Collected material:
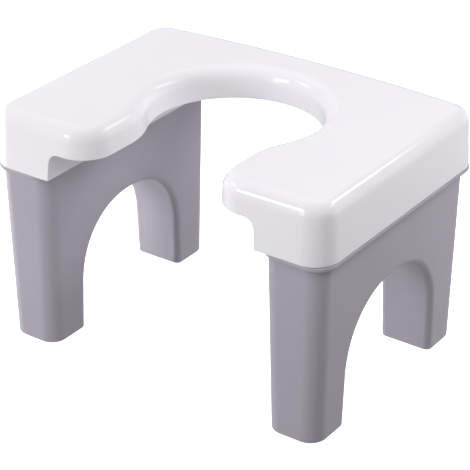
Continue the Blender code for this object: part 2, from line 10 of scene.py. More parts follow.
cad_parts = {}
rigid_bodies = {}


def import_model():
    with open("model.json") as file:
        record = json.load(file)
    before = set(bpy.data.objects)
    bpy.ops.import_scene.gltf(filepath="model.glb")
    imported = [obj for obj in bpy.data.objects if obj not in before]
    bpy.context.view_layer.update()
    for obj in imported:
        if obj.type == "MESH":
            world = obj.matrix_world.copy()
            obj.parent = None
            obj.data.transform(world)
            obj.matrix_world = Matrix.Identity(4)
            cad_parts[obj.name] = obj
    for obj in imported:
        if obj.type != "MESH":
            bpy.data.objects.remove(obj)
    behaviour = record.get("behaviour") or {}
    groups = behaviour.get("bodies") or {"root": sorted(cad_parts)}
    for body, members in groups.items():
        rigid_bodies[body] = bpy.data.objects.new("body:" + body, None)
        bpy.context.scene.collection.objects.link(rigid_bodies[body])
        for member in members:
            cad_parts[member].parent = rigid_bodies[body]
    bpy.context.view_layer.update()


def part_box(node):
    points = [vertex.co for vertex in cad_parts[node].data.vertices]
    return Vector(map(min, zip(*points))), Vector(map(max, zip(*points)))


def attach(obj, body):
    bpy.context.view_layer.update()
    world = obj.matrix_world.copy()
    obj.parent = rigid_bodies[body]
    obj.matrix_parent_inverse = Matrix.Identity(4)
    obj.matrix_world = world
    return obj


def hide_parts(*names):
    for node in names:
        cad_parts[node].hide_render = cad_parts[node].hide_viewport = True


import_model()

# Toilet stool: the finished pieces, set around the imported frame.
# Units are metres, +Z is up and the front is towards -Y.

What to do: Search the data for "record" and list every line in which it occurs.

Solution to the problem:
        record = json.load(file)
    behaviour = record.get("behaviour") or {}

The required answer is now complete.